*PROVIDED MATERIAL:*
* * *
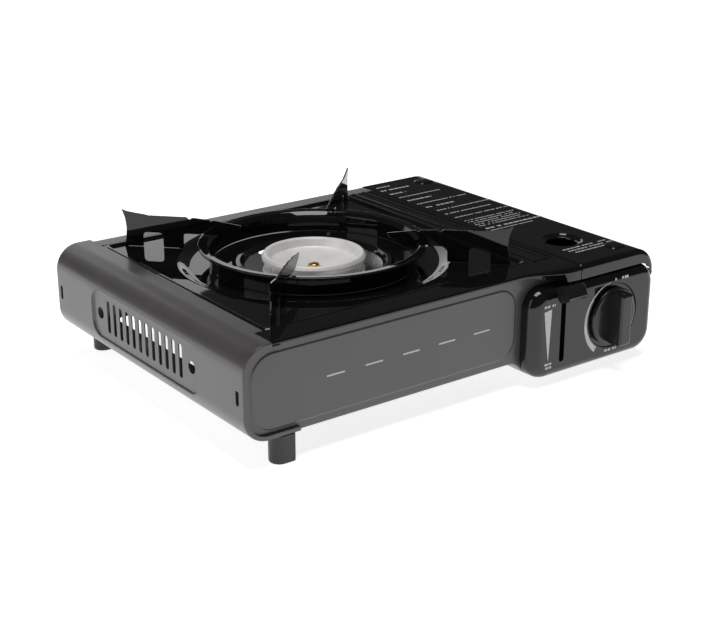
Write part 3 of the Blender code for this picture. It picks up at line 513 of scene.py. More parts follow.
def pressed_panel(name, rows, drop=0.0, wall=SHEET):
    """A pan-shaped panel: rows of (inset, y) from its rim to its face, with a wall's thickness."""
    outer = [[(x, y, z) for x, z in panel_outline(inset, drop)] for inset, y in rows]
    sign = 1 if rows[0][1] > rows[-1][1] else -1
    inner = [[(x, y + sign * wall * 0.9, z) for x, z in panel_outline(inset + wall * 0.9, drop)]
             for inset, y in rows[1:]]
    rim = [[(x, rows[0][1], z) for x, z in panel_outline(rows[0][0] + wall, drop)]]
    return loft(name, outer[::-1] + rim + inner)


def lever_slot(steps):
    """Outline (x, z) of the slot that the lock lever swings in."""
    return rounded(LEVER_X - SLOT_HALF, SLOT_LOW, LEVER_X + SLOT_HALF, SLOT_TOP, [2.2] * 4, steps)


def make_front_panel():
    """The front wall, with its raised field and the openings of the knob's shaft and the lever."""
    edge = SHEET + GAP
    rows = [(edge, 1.0), (edge + 0.05, 0.4), (edge + 0.3, 0.22), (edge + 0.8, 0.07), (edge + 1.5, 0.0)]
    panel = pressed_panel("front_casing_panel", rows, FRONT_EDGE_DROP)
    steps = [(0.5, -0.95), (0.0, -0.9), (-0.08, -0.5), (-0.28, -0.1), (-0.5, 0.15), (-0.64, 0.5),
             (FIELD_FACE, 1.0)]
    field = []
    for y, inset in steps:
        outline = rounded(6.6 + inset, 25.2 + inset, 219 - inset, 75 - inset,
                          [16.0 - inset, 14.0 - inset, 14.0 - inset, 16.0 - inset], 12)
        field.append([(x, y, z) for x, z in outline])
    join(panel, loft("field", field))
    cut(panel, rod("shaft_hole", (KNOB_X, -5, KNOB_Z), (KNOB_X, 5, KNOB_Z), SHAFT_HOLE))
    cut(panel, prism("slot", lever_slot(5), "Y", -5, 5))
    show(panel, "gray_paint", stands_for=("front_panel",))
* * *
*PROBLEM TO WORK ON:*
Please repeat word for word the lines above that run from the beginning through the line containing "return rounded(LEVER_X - SLOT_HALF, SLOT_LOW, LEVER_X", keeping both the first and that last line.

*TASK OUTPUT:*
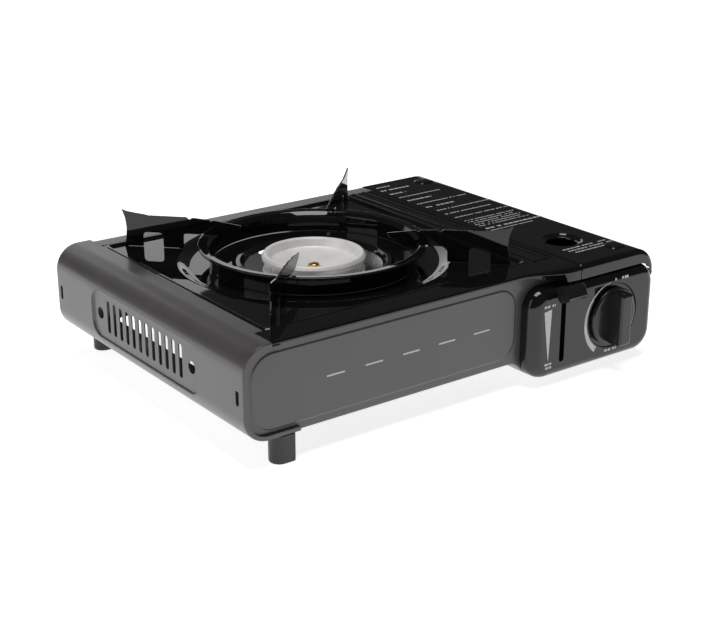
Write part 3 of the Blender code for this picture. It picks up at line 513 of scene.py. More parts follow.
def pressed_panel(name, rows, drop=0.0, wall=SHEET):
    """A pan-shaped panel: rows of (inset, y) from its rim to its face, with a wall's thickness."""
    outer = [[(x, y, z) for x, z in panel_outline(inset, drop)] for inset, y in rows]
    sign = 1 if rows[0][1] > rows[-1][1] else -1
    inner = [[(x, y + sign * wall * 0.9, z) for x, z in panel_outline(inset + wall * 0.9, drop)]
             for inset, y in rows[1:]]
    rim = [[(x, rows[0][1], z) for x, z in panel_outline(rows[0][0] + wall, drop)]]
    return loft(name, outer[::-1] + rim + inner)


def lever_slot(steps):
    """Outline (x, z) of the slot that the lock lever swings in."""
    return rounded(LEVER_X - SLOT_HALF, SLOT_LOW, LEVER_X + SLOT_HALF, SLOT_TOP, [2.2] * 4, steps)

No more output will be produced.